Sometimes I have to wonder if we’re like my dog–we, meaning our culture.  I wonder if we look at the manger and get so caught up in the quaintness of the story that we forget the deeper, more significant meaning, that it is a signpost merely pointing us to the Savior, Messiah, and Lord.

I wonder if we get so caught up with the quaintness of the season—all the wonderful lights and decorations, the shopping, the hot chocolate, the family time—that we get distracted from the deeper reality that is Christmas.

I wonder if the gifts we give and receive become such a beckoning and inviting pointer finger that we fail to see past them, to the greatest gift that has ever been given and received.

Whatever the case, not here, not now!  Not us!  We–not the broader culture, but we who are here today–we have each taken time out of our busy, holiday-dazed lives to gather this morning.  Here we are considering the manger.
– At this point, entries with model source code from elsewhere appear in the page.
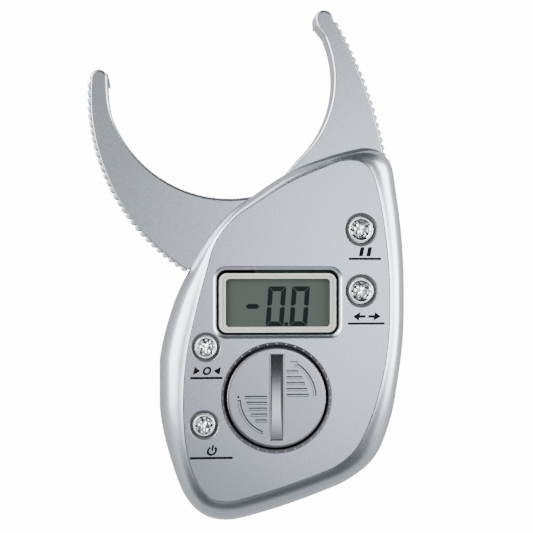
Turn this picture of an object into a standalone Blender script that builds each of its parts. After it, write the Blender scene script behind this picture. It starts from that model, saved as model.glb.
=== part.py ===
"""Skinfold caliper: two curved jaws on a moulded case with a display.

Metres, +Z out of the display, +Y towards the jaw tips. The origin is on the back face, under the jaw pivot.
"""
import math
from collections import namedtuple

import bmesh
import bpy
from mathutils import Vector, Matrix

# Fits shared by every piece
GAP = 0.0003                  # running clearance, and the reveal between touching pieces
OVERRUN = 0.0010              # how far a cutter runs past the face it cuts

# Case
CASE_WIDTH = 0.0875
CASE_LENGTH = 0.1338
CASE_THICKNESS = 0.0240
CASE_WALL = 0.0020
PARTING_HEIGHT = 0.0100
PIVOT_SHARES = (0.4285, 0.7710)          # the jaw pivot's place in the case's width and length


def in_case(share_x, share_y):
    """A place from the pivot, in shares of the case's width and length."""
    return (share_x * CASE_WIDTH, share_y * CASE_LENGTH)


# Outline of the widest section, then of the flat front, as shares of the case's width and length
CASE_SHARES = (
    (0.357, 0.860, 0.381, 0.844),
    (0.516, 0.930, 0.521, 0.902),
    (0.652, 0.968, 0.649, 0.940),
    (0.755, 0.989, 0.737, 0.960),
    (0.847, 1.000, 0.800, 0.958),
    (0.909, 0.987, 0.835, 0.944),
    (0.945, 0.958, 0.856, 0.920),
    (0.967, 0.882, 0.871, 0.870),
    (0.990, 0.761, 0.893, 0.755),
    (1.000, 0.626, 0.907, 0.627),
    (0.996, 0.490, 0.903, 0.499),
    (0.977, 0.382, 0.885, 0.400),
    (0.942, 0.261, 0.839, 0.274),
    (0.878, 0.163, 0.783, 0.193),
    (0.774, 0.106, 0.709, 0.152),
    (0.658, 0.072, 0.613, 0.125),
    (0.426, 0.021, 0.393, 0.078),
    (0.270, 0.000, 0.269, 0.061),
    (0.177, 0.015, 0.201, 0.069),
    (0.107, 0.061, 0.153, 0.101),
    (0.050, 0.153, 0.110, 0.169),
    (0.004, 0.282, 0.088, 0.295),
    (0.000, 0.428, 0.099, 0.436),
    (0.054, 0.574, 0.145, 0.575),
    (0.110, 0.658, 0.179, 0.657),
    (0.198, 0.758, 0.227, 0.746),
    (0.283, 0.823, 0.303, 0.808),
)
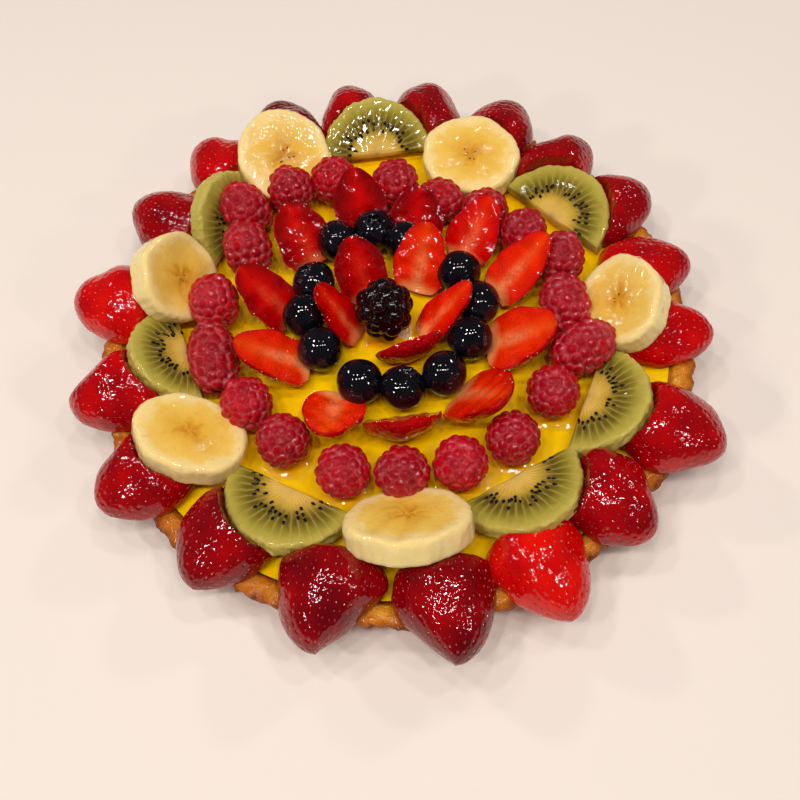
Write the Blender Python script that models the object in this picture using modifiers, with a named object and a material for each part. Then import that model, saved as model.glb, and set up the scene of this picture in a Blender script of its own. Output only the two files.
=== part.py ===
"""Round fruit tart, about 24 cm across, with its fruit laid in rings on a layer of custard.

From the outside in: halved strawberries over the crust's rim, half slices of kiwi and
slices of banana leaning on them, raspberries, strawberry petals, blueberries, five more
petals and one dark berry at the centre. Lengths are in metres, angles in degrees turned
from +X. The tart stands on its flat base at Z = 0, with the middle of the base at the origin.
"""

import math

import bmesh
import bpy
from mathutils import Matrix, Vector
from mathutils.bvhtree import BVHTree

MM = 0.001
GAP = 0.3 * MM           # room left between pieces that touch
CLEARANCE = 0.42 * MM    # how far a neighbour is grown before it cuts its room
TOUCH = 0.1 * MM         # pieces nearer than this are cut clear of each other

# crust and custard
BASE_RADIUS = 108 * MM
RIM_RADIUS = 118 * MM
RIM_HEIGHT = 24.4 * MM
RIM_INNER_RADIUS = 107.5 * MM
FLOOR_THICKNESS = 5 * MM
CUSTARD_HEIGHT = 21.8 * MM
ROUND_STEPS = 32

# fruit
SEAT = CUSTARD_HEIGHT + GAP
RIM_SEAT = RIM_HEIGHT + GAP
RIM_STRAWBERRY_LENGTH = 36 * MM
SLICE_HEADROOM = 18 * MM # nothing lies over a slice within this height
PETAL_HEADROOM = 12 * MM # nothing lies over a petal of the outer ring within this height
KIWI_THICKNESS = 7 * MM
BANANA_THICKNESS = 11 * MM
RASPBERRY_WIDTH = 23.6 * MM
BLUEBERRY_WIDTH = 18.6 * MM
CENTRE_BERRY_WIDTH = 28 * MM
CENTRE_BERRY_HEIGHT = 27 * MM

# Halved strawberries on the rim: angle, reach of the tip (mm), width (mm), and how far the left
# and right sides, seen from the middle of the tart, are drawn in towards the tip
RIM_STRAWBERRIES = (
    (9, 123, 31, 0, 0), (27, 126, 33, 0, 0), (42.5, 125, 33, 0, 0), (60.5, 129, 33, 0, 0),
    (78, 130, 35, 0, 0), (94.5, 132, 31, 0, 0), (110, 133, 32, 0, 0), (127, 131, 33, 0, 0),
    (145, 129, 34, 0.1, 0), (168, 131, 37, 0.1, 0), (189, 128, 37, 0, 0.45), (209, 129, 36, 0, 0.1),
    (231, 124, 38, 0.2, 0), (254, 128, 39, 0.5, 0), (274.5, 131, 38, 0.05, 0.4),
    (292.5, 130, 38, 0.05, 0.2), (311.5, 125, 36, 0.1, 0), (331, 132, 37, 0, 0.1), (353, 124, 32, 0.1, 0),
)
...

But today the manger has taken on a different shape–a deeper, more profound shape.  Today we come not to a feeding trough but to a Table, the Lord’s Table; also a signpost of the Savior, Messiah, and Lord of the universe.

From a worldly and cultural perspective, what we do here today might look and feel quite ordinary.  But from a heavenly point of view, we are joining a great multitude of the heavenly host, praising God and saying, “Glory to God in the highest heaven, and on earth peace among those whom he favors!”